The site and the canal.

The site, the canal, and the Cromarty Firth.

Looking down on the RCFC Pitch. I think the groundsman needs to work on the centre circle!

A walk along the canal to what used to be the harbour, next morning, illustrates the scale of silting.

Certainly a very muddy place now. I wouldn't imagine a boat of any size could use this harbour these days.

What I enjoy about Dingwall is it's location for exploring the area. I took a short drive and had an excellent wander up to the old Pictish Hill Fort at Knock Farrel.

Fantastic views from the summit area.

Loch Ussie in the distance.

And I could also make out the 'new' Whisky Distillery, called 'Glen Wyvis'.

And a zoomed picture of Castle Leod, just east of Strathpeffer.

The Castle is the seat of Clan MacKenzie.

The walk up the hill fort was great, but it was still early, so we continued along the road to Contin with it's huge forest.

I chose a short, leisurely walk as I didn't want to exhaust the dogs. I've walked the long walks here and they are hilly and lengthy.

The forest is great for a walk, and has some pretty skilled carvings dotted around.

Later that day, we took the short drive into Maryburgh and done a walk which was signposted 'Tallysow Circular'.

It was a fine walk through 'Broad Wood' next to the village.

And led onto the Brahan Estate for the return leg.

Next day, again staying fairly local, I took the short drive to near Aultgowrie to walk to the Falls of Orrin.

The path took us through a very old wood, leading us to the River Orrin and it's fine waterfalls.

Unfortunately, I only took drone footage, so what I captured will be published soon as a video!

In the afternoon, we travelled a few miles north towards Evanton, to walk a really nice route around Kiltearn. I'd walked this last year and throughly enjoyed it.

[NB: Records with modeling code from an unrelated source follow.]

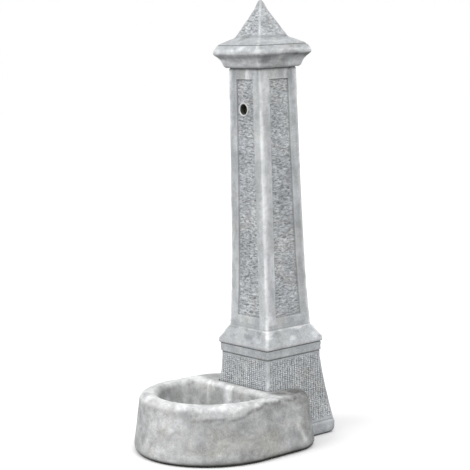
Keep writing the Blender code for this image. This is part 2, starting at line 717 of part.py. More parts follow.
clear_scene()
MATERIALS = {
    "stone": material("cast_stone", (0.62, 0.63, 0.64), 0.85),
    "mortar": material("mortar", (0.60, 0.60, 0.59), 0.90),
    "brass": material("brass", (0.66, 0.50, 0.24), 0.35, 1.0),
    "galvanised": material("galvanised_steel", (0.56, 0.58, 0.60), 0.45, 1.0),
    "stainless": material("stainless_steel", (0.66, 0.66, 0.67), 0.30, 1.0),
    "chrome": material("chrome", (0.80, 0.80, 0.82), 0.12, 1.0),
    "ptfe": material("ptfe", (0.90, 0.90, 0.88), 0.50),
    "rubber": material("rubber", (0.04, 0.04, 0.04), 0.80),
    "red_plastic": material("red_plastic", (0.55, 0.05, 0.04), 0.45),
    "nylon": material("nylon", (0.55, 0.56, 0.58), 0.60),
    "polyethylene": material("polyethylene", (0.03, 0.03, 0.035), 0.50),
}
column_axis = add_empty("column_axis", (COLUMN_X, COLUMN_Y, 0))
pedestal_casting = build_pedestal(column_axis)
build_column(column_axis)
build_cap(column_axis)
build_basin(column_axis)
build_mortar(column_axis)
build_dowels(column_axis)
build_supply(column_axis)
build_drain(column_axis)
build_access(column_axis, pedestal_casting)
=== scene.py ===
"""Looks for the cast-stone drinking fountain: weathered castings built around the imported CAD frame."""

import json
from math import cos, pi, radians, sin

import bmesh
import bpy
import numpy as np
from mathutils import Matrix, Vector


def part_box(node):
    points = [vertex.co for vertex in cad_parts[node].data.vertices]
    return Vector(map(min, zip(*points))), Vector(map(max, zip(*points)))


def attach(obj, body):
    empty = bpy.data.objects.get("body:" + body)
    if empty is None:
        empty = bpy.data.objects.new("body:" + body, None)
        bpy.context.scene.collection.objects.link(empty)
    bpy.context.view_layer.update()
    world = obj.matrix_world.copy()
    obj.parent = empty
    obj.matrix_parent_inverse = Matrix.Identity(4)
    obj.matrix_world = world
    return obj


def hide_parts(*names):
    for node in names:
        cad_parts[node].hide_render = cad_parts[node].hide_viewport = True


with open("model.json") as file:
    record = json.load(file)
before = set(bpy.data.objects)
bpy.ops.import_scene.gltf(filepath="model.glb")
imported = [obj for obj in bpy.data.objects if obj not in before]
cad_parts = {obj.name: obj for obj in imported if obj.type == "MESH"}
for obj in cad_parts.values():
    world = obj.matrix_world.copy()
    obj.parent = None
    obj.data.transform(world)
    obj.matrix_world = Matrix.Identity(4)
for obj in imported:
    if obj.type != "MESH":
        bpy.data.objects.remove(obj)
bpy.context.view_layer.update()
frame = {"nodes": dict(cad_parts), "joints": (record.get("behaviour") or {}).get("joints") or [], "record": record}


def middle_of(name):
    """The middle of a CAD node's box."""
    return [(low + high) / 2 for low, high in zip(*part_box(name))]


def half_width(name):
    return (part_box(name)[1][0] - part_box(name)[0][0]) / 2


# Places taken from the frame
BASIN_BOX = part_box("basin")
AXIS = middle_of("column")[:2]
BASIN_X = middle_of("basin")[0]
PEDESTAL_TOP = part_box("pedestal")[1][2]
COLUMN_FOOT, COLUMN_TOP = [corner[2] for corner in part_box("column")]
CAP_FOOT, TIP = [corner[2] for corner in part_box("cap")]

# Shape of the castings, as in the CAD
PEDESTAL_FOOT_HALF = half_width("pedestal")
PEDESTAL_TOP_HALF = 0.1015
PEDESTAL_FLARE = 0.0239
FLARE_TOP_Z = 0.235
FLARE_FOOT_Z = 0.045
SHAFT_FOOT_Z = 0.335
SHAFT_TOP_HALF = 0.068
SHAFT_TAPER = 0.0085
SHAFT_FOOT_FLARE = 0.006
PANEL_MARGIN = 0.033
PANEL_DEPTH = 0.004
PANEL_BOTTOM = 0.354
PANEL_TOP = 1.029
BASIN_HALF = half_width("basin")
BASIN_CENTRE_Y = BASIN_BOX[0][1] + BASIN_HALF - AXIS[1]
BASIN_REAR_Y = 0.026
BASIN_CORNER = 0.114
BASIN_HEIGHT = 0.162
RIM_SLOPE = 0.022
ARM_SLOPE = 0.065
ARM_START_Y = -0.115
BOWL_HALF = 0.156
BOWL_REAR_Y = -0.146
BOWL_CORNER = 0.016
BOWL_FLOOR_Z = 0.056
NOTCH_GAP = 0.004
CORE_R = 0.03
CHAMBER_HALF = 0.075
CHAMBER_TOP = 0.2
CHAMBER_CORNER = 0.01
OUTLET_HOLE_R = 0.015
DOWEL_HOLE_R = 0.0065
DOWEL_OFFSETS = (-0.055, 0.055)
WEAVE_PITCH = 0.0053
WEAVE_WIDTH = 0.009
PANEL_BEVEL = 0.002
SHAFT_CORNER = 0.004
TOOLING_DEPTH = 0.0009
PANEL_TOOLING_DEPTH = 0.001
PEDESTAL_JOINT_HALF = 0.1006
CAP_JOINT_HALF = 0.067
JOINT_CORNER = 0.004

# How deep the holes go into the castings, and how far a cut passes beyond their faces
PEDESTAL_DOWEL_DEPTH = 0.035
COLUMN_DOWEL_DEPTH = 0.045
HEAD_DOWEL_DEPTH = 0.03
CAP_DOWEL_DEPTH = 0.038
CORE_TOP = 0.985
OUTLET_DEPTH = 0.1
OVERCUT = 0.01

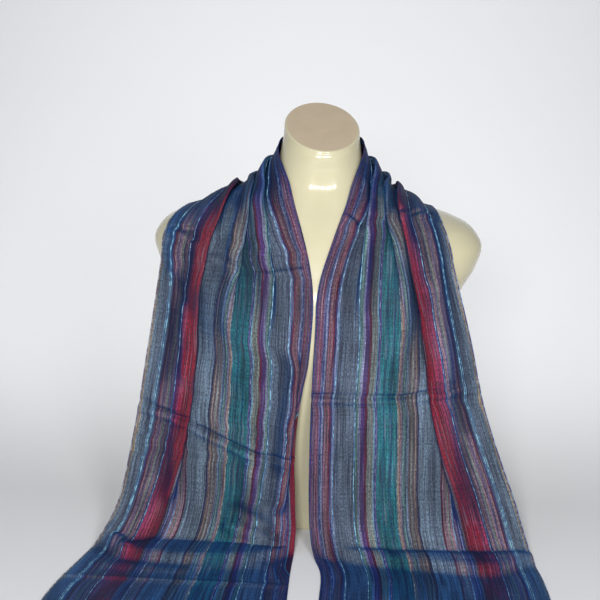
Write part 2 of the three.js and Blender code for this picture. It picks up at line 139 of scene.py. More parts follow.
def area_light(name, place, target, size, power):
    """A square soft light that points from place to target."""
    data = bpy.data.lights.new(name, "AREA")
    data.size = size
    data.energy = power
    lamp = bpy.data.objects.new(name, data)
    away = unit(np.array(place) - np.array(target))
    side = unit(np.cross([0.0, 0.0, 1.0], away))
    axes = np.array([side, np.cross(away, side), away]).T
    lamp.matrix_world = Matrix.Translation(place) @ Matrix(axes.tolist()).to_4x4()
    bpy.context.scene.collection.objects.link(lamp)


def make_backdrop():
    """A pale sheet: level round the form, curving up far behind it."""
    half_width, near, far, bend, height = 6.0, -7.0, 0.3, 1.9, 3.4
    profile = [(near, 0.0)]
    steps = 12
    for i in range(steps + 1):
        a = math.pi / 2 * i / steps
        profile.append((far + bend * math.sin(a), bend * (1 - math.cos(a))))
    profile.append((far + bend, height))
    points = [(x, y, z) for y, z in profile for x in (-half_width, half_width)]
    faces = [(2 * i, 2 * i + 1, 2 * i + 3, 2 * i + 2) for i in range(len(profile) - 1)]
    mesh = bpy.data.meshes.new("backdrop")
    mesh.from_pydata(points, [], faces)
    mesh.polygons.foreach_set("use_smooth", [True] * len(faces))
    backdrop = bpy.data.objects.new("backdrop", mesh)
    bpy.context.scene.collection.objects.link(backdrop)
    material = bpy.data.materials.new("pale_paper")
    material.use_nodes = True
    shader = material.node_tree.nodes["Principled BSDF"]
    shader.inputs["Base Color"].default_value = (0.78, 0.78, 0.79, 1.0)
    shader.inputs["Roughness"].default_value = 0.8
    mesh.materials.append(material)


make_backdrop()
area_light("key", (-0.18, -1.70, 0.84), (0.0, 0.0, 0.30), 0.26, 19.0)
area_light("fill", (0.42, -1.70, 0.80), (0.0, 0.0, 0.30), 0.36, 12.0)
area_light("top", (-0.2, -0.6, 1.7), (0.0, -0.1, 0.2), 1.0, 1.0)
area_light("wall", (0.0, 0.55, 1.25), (0.0, 2.2, 0.55), 1.8, 15.0)
world = bpy.data.worlds.new("pale_room")
world.use_nodes = True
world.node_tree.nodes["Background"].inputs["Color"].default_value = (0.92, 0.95, 1.0, 1.0)
world.node_tree.nodes["Background"].inputs["Strength"].default_value = 0.30
bpy.context.scene.world = world
print("four soft lights and a pale backdrop")

# %% [markdown]
# The form is a stack of level sections, each a rounded oval with its own half width and its own depth
# to the front and the back. A lathe would give a round body, and sculpting would not match the frame,
# so the sections are written as a short table and joined by smooth curves. Above the base of the neck
# the sections tilt forward and turn a little, up to the cut face of the neck. A shallow hollow marks
# the throat.

# %% Sizes of the form
NECK_START = 440.0
CAP_CENTRE = np.array([0.0, 3.0, 487.5])
CAP_HALF_WIDTH = 45.0
CAP_HALF_DEPTH = 58.0
CAP_TILT = 0.417
CAP_TURN = 0.11
EDGE_ROUND = 2.5
DRAPE_LEVEL = 248.0
THROAT_DEPTH = 3.0
THROAT_LEVEL = 418.0
THROAT_SIDE = 4.0
THROAT_HALF_WIDTH = 11.0
THROAT_HALF_HEIGHT = 34.0

FORM_COLUMNS = ("z", "half", "front", "back", "square")
FORM_ROWS = (
    (0, 132, 77, 74, 2.3),
    (60, 136, 83, 78, 2.3),
    (130, 145, 96, 84, 2.3),
    (200, 156, 110, 90, 2.3),
    (250, 164, 116, 94, 2.35),
    (300, 177, 108, 96, 2.5),
    (330, 193, 97, 94, 2.6),
    (352, 199, 88, 90, 2.6),
    (372, 188, 79, 85, 2.4),
    (388, 158, 70, 79, 2.1),
    (400, 108, 62, 73, 2.0),
    (412, 72, 55, 67, 2.0),
    (426, 56, 50, 62, 2.0),
    (445, 50, 49, 58, 2.0),
    (462, 49, 51, 58, 2.0),
    (485, 47, 52, 58, 2.0),
    (520, 46, 52, 58, 2.0),
)


def columns(names, rows):
    """Rows of numbers as named columns."""
    return dict(zip(names, np.array(rows, float).T))


FORM = columns(FORM_COLUMNS, FORM_ROWS)


def form_section(z):
    """Half width, depths and squareness of the form at height z."""
    return {name: curve_at(FORM["z"], FORM[name], z) for name in FORM_COLUMNS[1:]}


def outside_form(p):
    """Above zero outside the form. Cloth hangs straight below the fullest part of the chest."""
    s = form_section(np.maximum(p[..., 2], DRAPE_LEVEL))
    depth = np.where(p[..., 1] < 0, s["front"], s["back"])
    total = (np.abs(p[..., 0]) / s["half"]) ** s["square"] + (np.abs(p[..., 1]) / depth) ** s["square"]
    return total ** (1 / s["square"]) - 1


print("the form has", len(FORM_ROWS), "level sections")


# %% [markdown]
# One mesh from rings: many more rings than the frame's solid has, so that highlights run smoothly
# over the plastic. The rounded edges at the base and round the cut neck are quarter circles, because
# a moulded part never has a sharp edge.

# %% The form's mesh
FORM_AROUND = 144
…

It's coastal moor and scrub, and is fantastic Spaniel territory!

The network of paths in the area.

The roofless ruins of the impressive Kiltearn Church.

In the distance, I could pick out the wierd and pointlessly cruel monument on the top of Cnoc Fyrish, the Fyrish Monument

We continued past the ruins of an old Salmon Bothy.

And some fine specimens of trees.

On the return, these swans were, well 'swanning around', under the footbridge over the River Glass as it enters the Cromarty Firth.

On our final full day, the Wednesday, I was keen to get a look at the re-wilding project on the River Peffery. 

It's not easy to get to in terms of access, there's no clear way I could see which didn't involve crossing farmers fields. However, with the drone I managed to capture a few photos and some videos from nearby Fodderty. The re-wilding of this stretch of the river involved re-instating the natural meandering pattern of flow instead of the man made straight cut.

And in the afternoon, we headed to Invergordon.

The town itself seems to be dominated by a number of very large piers which, when I was there, was catering for two large Cruise Ships, some Oil Rig Tender Vessels and some very large production ships.

Looking across to the platforms floating in Nigg Bay, the home of the platform maintenance facility.

This has been a great trip. The weather has been better than I had expected, the forecast showing it as being generally wet. In fact, it has in the main dry and exceptionally mild. Apart from some thundery showers on our last day, the dogs and I have remained dry!

I had a good mix of old favourite and new-to-me walks. A great little tour of the area around Dingwall.